The booklet for this release by British pianist
Paul Lewis, a fine complement to his cycle of the 32 Beethoven sonatas, contains various goodies, including an interesting image of the Diabelli Variations' dedicatee, Antonie Brentano (the recipient from Beethoven of one of history's greatest if most despondent love letters), and a rarely cited evaluation of the entire work from its commissioner, Anton Diabelli. Far from being dismayed that he had asked for one variation and gotten back 33, he remarked that the set was fit to be placed beside "Sebastian Bach's masterpieces of the same type." This perceptive comment ought to give the lie to the idea that nobody appreciated Bach in the early 19th century, and it's a key as well to
Lewis' reading. A student of
Alfred Brendel,
Lewis has by now emerged from under that master's shadow; his interpretation here takes off from
Brendel's emphasis on Beethoven's immediate and dramatic departure from Diabelli's theme but forges from it a big, sharply differentiated reading quite unlike
Brendel's dry, subtle playing.
Lewis' first few variations give him a lot of space, and he fills it in with variations that diverge greatly in tempo and approach yet hold together in larger structures.
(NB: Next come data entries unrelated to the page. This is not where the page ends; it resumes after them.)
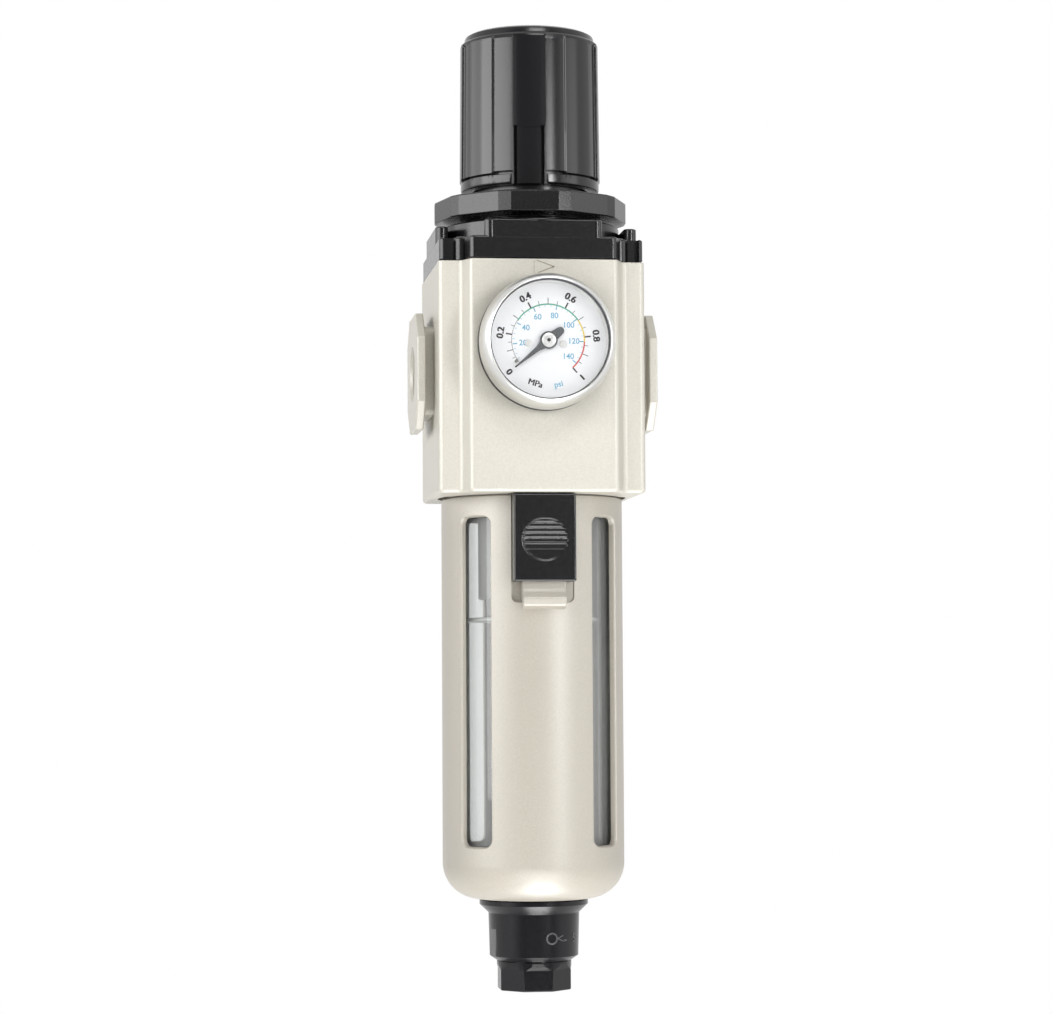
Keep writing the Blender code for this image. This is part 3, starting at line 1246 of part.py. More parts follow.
def settle():
    """Gives each part its finished mesh, shaded smooth with its sharp edges kept."""
    bpy.context.view_layer.update()
    graph = bpy.context.evaluated_depsgraph_get()
    finished = {}
    for obj in PARTS.objects:
        if obj.type == "MESH" and obj.modifiers:
            finished[obj] = bpy.data.meshes.new_from_object(obj.evaluated_get(graph))
    for obj, mesh in finished.items():
        obj.modifiers.clear()
        obj.data = mesh
        mesh.shade_smooth()
        mesh.set_sharp_from_angle(angle=SHARP_ANGLE)


make_body()
make_bonnet()
make_bonnet_screws()
make_panel_nut()
make_knob()
make_spindle()
make_spring_seat()
seat_low = make_diaphragm()
poppet_low = make_valve(seat_low)
make_valve_guide(poppet_low - TAIL_LENGTH)
coil("range_spring", RANGE_RADIUS, RANGE_WIRE, plate_top() + GAP, seat_top() - SPRING_SEAT_THICK - GAP, 4.5, STEEL)
make_filter()
make_bowl()
make_guard()
make_latch()
make_latch_spring()
make_drain()
make_bourdon_tube(make_gauge())
make_rear_plug()
settle()
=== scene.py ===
# %% [markdown]
# # A filter regulator for compressed air
#
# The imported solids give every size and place. This notebook dresses them: the knob, the casting, the guard and
# the other pieces that show get smooth, detailed surfaces, and each material is built from nodes. All lengths
# below are millimetres, and `skin` turns them into metres as it makes a mesh.

# %% Load the frame
import math

import bmesh
import bpy
import numpy as np
from mathutils import Matrix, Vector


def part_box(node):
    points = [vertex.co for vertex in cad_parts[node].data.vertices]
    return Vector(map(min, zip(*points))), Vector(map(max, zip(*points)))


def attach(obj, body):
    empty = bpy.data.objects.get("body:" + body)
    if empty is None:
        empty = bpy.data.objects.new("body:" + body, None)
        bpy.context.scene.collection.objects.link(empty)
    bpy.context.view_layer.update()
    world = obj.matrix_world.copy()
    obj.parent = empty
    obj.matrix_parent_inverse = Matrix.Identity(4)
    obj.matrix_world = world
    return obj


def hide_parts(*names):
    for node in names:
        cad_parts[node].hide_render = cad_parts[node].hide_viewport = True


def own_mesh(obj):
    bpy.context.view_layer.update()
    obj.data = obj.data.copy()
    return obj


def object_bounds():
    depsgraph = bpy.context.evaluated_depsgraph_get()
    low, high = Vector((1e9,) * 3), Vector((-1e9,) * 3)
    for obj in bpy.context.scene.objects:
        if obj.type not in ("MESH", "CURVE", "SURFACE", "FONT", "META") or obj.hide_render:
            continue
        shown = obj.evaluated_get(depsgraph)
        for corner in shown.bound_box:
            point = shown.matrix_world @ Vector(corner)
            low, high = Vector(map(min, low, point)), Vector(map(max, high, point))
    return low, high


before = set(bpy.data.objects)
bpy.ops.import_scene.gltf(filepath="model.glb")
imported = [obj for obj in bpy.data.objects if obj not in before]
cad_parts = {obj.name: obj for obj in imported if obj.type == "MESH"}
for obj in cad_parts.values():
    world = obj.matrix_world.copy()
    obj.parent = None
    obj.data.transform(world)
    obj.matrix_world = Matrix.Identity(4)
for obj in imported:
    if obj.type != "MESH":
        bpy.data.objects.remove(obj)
cad_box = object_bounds()
MM = 0.001


def span(node):
    """The lowest and highest corners of a solid, in millimetres."""
    low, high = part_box(node)
    return np.array(low) / MM, np.array(high) / MM


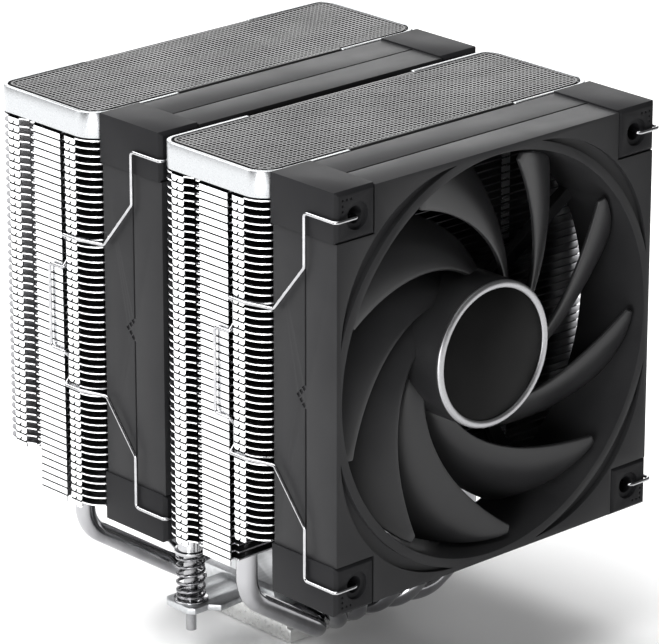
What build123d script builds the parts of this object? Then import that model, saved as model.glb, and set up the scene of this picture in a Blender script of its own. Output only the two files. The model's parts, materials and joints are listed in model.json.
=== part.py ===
"""Twin tower processor cooler: two finned towers on six bent heat pipes, with two clipped-on fans.

Origin: centre of the cold plate's underside. +Z is up, +Y runs from the front fan to the rear tower.
"""

import os
from math import cos, hypot, log, radians, sin, tan

from build123d import *

os.makedirs("parts", exist_ok=True)

# ---- Driving sizes, in millimetres ----
COOLER_HEIGHT = 160.0
FAN_SIDE = 120.0
FAN_DEPTH = 25.0
TOWER_DEPTH = 42.0
TOWER_OVERHANG = 2.6
FAN_GAP = 0.5
FAN_AIR_GAP = 2.5
MOVING_GAP = 0.3

TOWER_HALF_X = FAN_SIDE / 2 + TOWER_OVERHANG
TOWER_PITCH = TOWER_DEPTH + FAN_AIR_GAP + FAN_DEPTH + FAN_GAP
FAN_Z = COOLER_HEIGHT - FAN_SIDE / 2
FRONT_TOWER_Y = -(TOWER_PITCH + TOWER_DEPTH) / 2
REAR_TOWER_Y = FRONT_TOWER_Y + TOWER_PITCH
TOWERS = {"front": FRONT_TOWER_Y, "rear": REAR_TOWER_Y}
FANS = {
    "front": FRONT_TOWER_Y - FAN_GAP - FAN_DEPTH,
    "middle": REAR_TOWER_Y - FAN_GAP - FAN_DEPTH,
}
SIDES = {"left": -1, "right": 1}

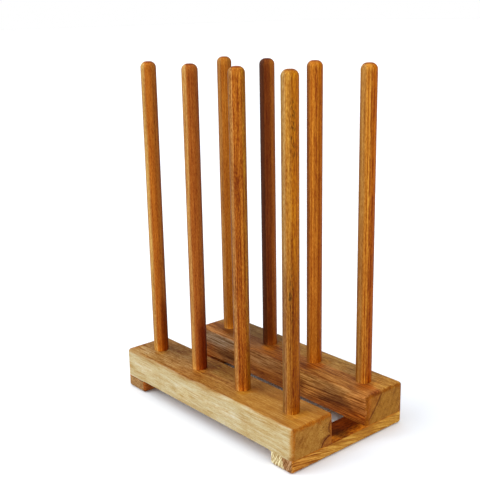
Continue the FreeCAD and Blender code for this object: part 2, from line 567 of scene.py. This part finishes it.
def edge_share(wood, width):
    """1 on the rounded top and upright edges round a rail's ends, which have soaked up oil."""
    to_end = wood.math("SUBTRACT", wood.half.x, wood.absolute(wood.x))
    to_side = wood.math("SUBTRACT", wood.half.y, wood.absolute(wood.y))
    to_top = wood.math("SUBTRACT", wood.half.z, wood.z)
    nearest = wood.math("MINIMUM", to_side, to_top)
    distance = wood.math("MAXIMUM", wood.times(to_end, END_WEIGHT), nearest)
    # The stain's border is uneven, coarsely and finely
    distance = wood.add(distance, wood.times(wood.fibres(9, 9, shift=31.0), 14.0))
    distance = wood.add(distance, wood.times(wood.fibres(2, 4, shift=33.0), 4.0))
    return wood.step(distance, width + 3.5, width - 3.0)


def front_rail_top(wood, drift):
    """The top of the front rail, golden at the right, with painted shade over the rear left."""
    seen = (172, 116, 50)
    colour = wood.ramp(grain_tone(wood), shades(seen, 1.0, 1.7, 2.8))
    # The wood is plainer towards the right
    calm = wood.times(wood.step(wood.x, 20, 80), 0.5)
    colour = wood.blend(calm, colour, (*unlit(seen), 1))
    drifted_x = wood.times_add(drift, 2.0, wood.x)
    drifted_y = wood.add(wood.y, drift)
    colour = wood.patches(colour, drifted_x, drifted_y, FRONT_TOP_SHADES)
    colour = wood.patches(colour, wood.x, wood.y, beside_feet(FRONT_FOOT_TINTS, 11, 11.5))
    colour = wood.patches(colour, wood.x, wood.y, FRONT_TOP_SPOTS)
    # Painted shade darkens the rear half up to the third peg
    rear = wood.times(wood.step(drifted_y, -12, 12), wood.step(drifted_x, 125, 35))
    return wood.shade(wood.times(rear, 0.9), colour, (0.66, 0.65, 0.69))


def front_rail_end(wood):
    """End grain of the front rail.

    A dark line curves round redder wood low at the rear, and another stands above it.
    """
    colour = wood.ramp(end_tone(wood), shades((171, 114, 40), 1.0, 1.6, 2.6))
    off_red = wood.off_circle((33, -26.5), 17.5, wander=1.4)
    colour = wood.shade(wood.step(off_red, 0.6, -0.6), colour, (1.0, 0.81, 0.65))
    lower_line = wood.band(off_red, 0.0, 0.7, 1.1)
    upper_line = wood.band(wood.off_circle((42, 2.5), 12.0, wander=1.2), 0.0, 0.8, 1.4)
    lines = wood.math("MAXIMUM", lower_line, wood.times(upper_line, 0.8))
    colour = wood.shade(lines, colour, LINE_TINT)
    spots = wood.step(wood.fibres(1.6, 8, shift=93.0), 0.06, 0.14)
    spots = wood.times(spots, wood.cloud(wood.y, wood.z, (24, 10), (26, 20)))
    return wood.shade(wood.times(spots, 0.7), colour, LINE_TINT)


def front_rail_sapwood(wood, drift, oiled_edge):
    """Pale sapwood of the front face."""
    tone = wood.tone(
        (wood.fibres(10, 50, shift=61.0), 0.60),
        (wood.fibres(3.0, 40, shift=65.0), 0.55),
        (wood.fibres(1.0, 22, shift=9.0), 0.50),
        (wood.fibres(1.2, 4, shift=13.0), 0.40),
    )
    colour = wood.ramp(tone, shades((200, 179, 131), 0.40, 1.9, 3.8))
    colour = wood.patches(colour, wood.x, wood.z, FRONT_FACE_SHADES)
    # Lengthwise lines are plainer to see near the right end
    lines = wood.step(wood.noise(wood.at(60, 60, 1.3, shift=91.0)), 0.53, 0.62)
    lines = wood.times(lines, wood.step(wood.x, 30, 120))
    colour = wood.shade(wood.times(lines, 0.5), colour, (0.82, 0.72, 0.52))
    # The left half is browner along its upper edge
    brown = wood.step(wood.add(wood.z, wood.times(drift, 0.4)), 15.5, 20)
    brown = wood.times(brown, wood.step(wood.x, 60, 0))
    colour = wood.shade(wood.times(brown, 0.85), colour, (0.79, 0.65, 0.50))
    colour = wood.shade(wood.times(oiled_edge, 0.8), colour, (0.92, 0.64, 0.34))
    # The upright edge at the right end is golden
    return wood.shade(wood.step(wood.x, 179, 188), colour, (1.02, 0.76, 0.44))


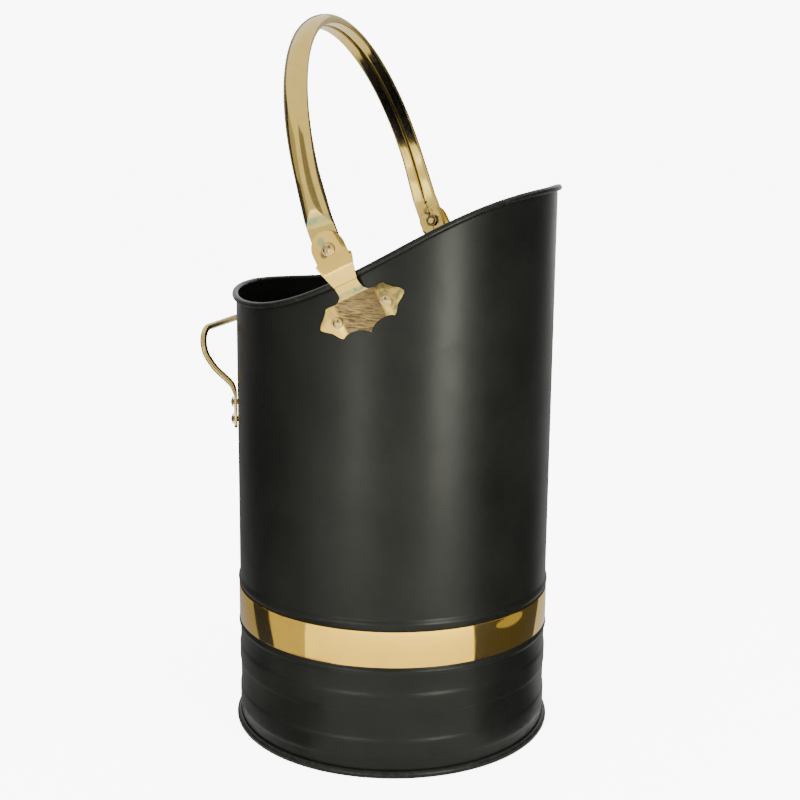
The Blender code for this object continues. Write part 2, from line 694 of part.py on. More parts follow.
def build_handle(body):
    half = handle_half()
    path = half + [(Vector((p.x, -p.y, p.z)), flat) for p, flat in half[::-1]]
    rings = []
    for i, (point, flat) in enumerate(path):
        before, after = path[max(i - 1, 0)][0], path[min(i + 1, len(path) - 1)][0]
        if flat == 1.0:
            before, after = Vector((0, 0, 0)), Vector((0, 0, 1 if point.y < 0 else -1))
        tangent = (after - before).normalized()
        lean = math.asin(max(-1.0, min(1.0, point.y / BODY_RADIUS)))
        outward = Vector((-math.cos(lean), math.sin(lean), 0.0))
        across = tangent.cross(outward).normalized()
        outward = across.cross(tangent)
        rings.append([point + outward * a + across * b for a, b in rod_section(flat)])
    handle = loft("tipping_handle", rings, BRASS)
    seat = BODY_RADIUS + FOOT_THICK + 2 * GAP
    for label, side in (("front", -1), ("back", 1)):
        angle = math.pi - side * math.asin(HANDLE_HALF_SPAN / BODY_RADIUS)
        for word, height in zip(("lower", "upper"), FOOT_RIVET_HEIGHTS):
            build_rivet(f"handle_rivet_{label}_{word}", angle, height, seat)
            cutter = rivet_cutter(f"hole_handle_{label}_{word}", angle, height)
            cut(body, cutter)
            cut(handle, cutter)


def main():
    body = build_body()
    build_rim_wire()
    build_base()
    build_band()
    bore_length = 2 * (SCREW_SEAT + CUT_OVERRUN)
    across = facing(PIVOT, Vector((0, 1, 0)))
    bore = cylinder_cutter("pivot_bore", BORE_RADIUS, bore_length, across, BORE_SIDES)
    for label, side in (("front", -1), ("back", 1)):
        ear = build_ear(f"bail_ear_{label}", side)
        build_ear_rivets(body, ear, label, side)
        cut(ear, bore)
        build_screw(label, side)
        build_nut(label, side, bore)
    build_bail(bore)
    build_handle(body)


main()
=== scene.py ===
"""A tall round hod for logs, dressed for its picture: satin black paint and polished brass.

Metres, +Z up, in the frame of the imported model. The middle of the flat underside is the origin, +X
points to the tall pouring lip, -X to the tipping handle, and the front ear is the one at -Y.
"""
import json
from math import asin, copysign, cos, degrees, hypot, pi, radians, sin

import bmesh
import bpy
from mathutils import Matrix, Vector

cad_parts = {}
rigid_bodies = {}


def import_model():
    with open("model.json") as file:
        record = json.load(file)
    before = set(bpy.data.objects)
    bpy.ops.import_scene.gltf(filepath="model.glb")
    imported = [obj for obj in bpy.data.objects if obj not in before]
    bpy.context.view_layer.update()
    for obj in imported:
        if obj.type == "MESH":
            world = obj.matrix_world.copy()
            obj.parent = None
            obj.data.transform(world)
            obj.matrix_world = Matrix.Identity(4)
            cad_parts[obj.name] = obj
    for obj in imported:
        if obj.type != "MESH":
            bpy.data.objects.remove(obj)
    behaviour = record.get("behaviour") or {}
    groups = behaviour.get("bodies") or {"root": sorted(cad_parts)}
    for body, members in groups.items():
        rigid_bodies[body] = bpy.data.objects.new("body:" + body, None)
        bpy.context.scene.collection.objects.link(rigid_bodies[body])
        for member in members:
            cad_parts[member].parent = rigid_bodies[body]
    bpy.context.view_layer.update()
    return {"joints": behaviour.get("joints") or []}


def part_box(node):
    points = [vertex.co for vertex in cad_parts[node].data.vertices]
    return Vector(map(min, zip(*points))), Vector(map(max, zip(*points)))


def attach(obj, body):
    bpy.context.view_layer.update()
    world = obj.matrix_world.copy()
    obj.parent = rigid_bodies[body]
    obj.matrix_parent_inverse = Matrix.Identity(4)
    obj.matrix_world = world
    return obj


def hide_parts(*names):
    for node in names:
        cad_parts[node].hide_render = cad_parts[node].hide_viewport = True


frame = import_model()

PIVOT = Vector(frame["joints"][0]["pos_m"])
BAND_LOW, BAND_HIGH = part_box("brass_band")

# Body
BODY_RADIUS = 0.14
SHEET = 0.0009
GAP = 0.0003
WALL_COLUMNS = 192
STROKE_STEPS = 4
EASE_STEPS = 4
MERGE = 0.00001
SMOOTH_ANGLE = radians(28)

# Rim: the low lip's height, and the climb over it at even turns from the tall lip to the low
RIM_LOW = 0.3991
RIM_CLIMBS = (0.0931, 0.079, 0.0248, -0.004, 0)
ROLL_RADIUS = 0.0027
ROLL_CLEAR = 0.0008
ROLL_STEPS = 22
ROLL_TURNS = (200, -100)   # degrees, from the wall over the top
RIM_NECK = 0.002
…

The middle variations are stretched out a bit, and
Lewis seems to get to the truly unthinkable quality of the harmonies in the slow variation 20 as well as anyone ever has. Perhaps in order to tie together the distinct worlds of his variations,
Lewis plays them with little (or in some cases no) pause between them. This is not a completely solid move, but it works convincingly in this interpretation, which is daring, well thought out, and somehow very Beethovenian. Highly recommended.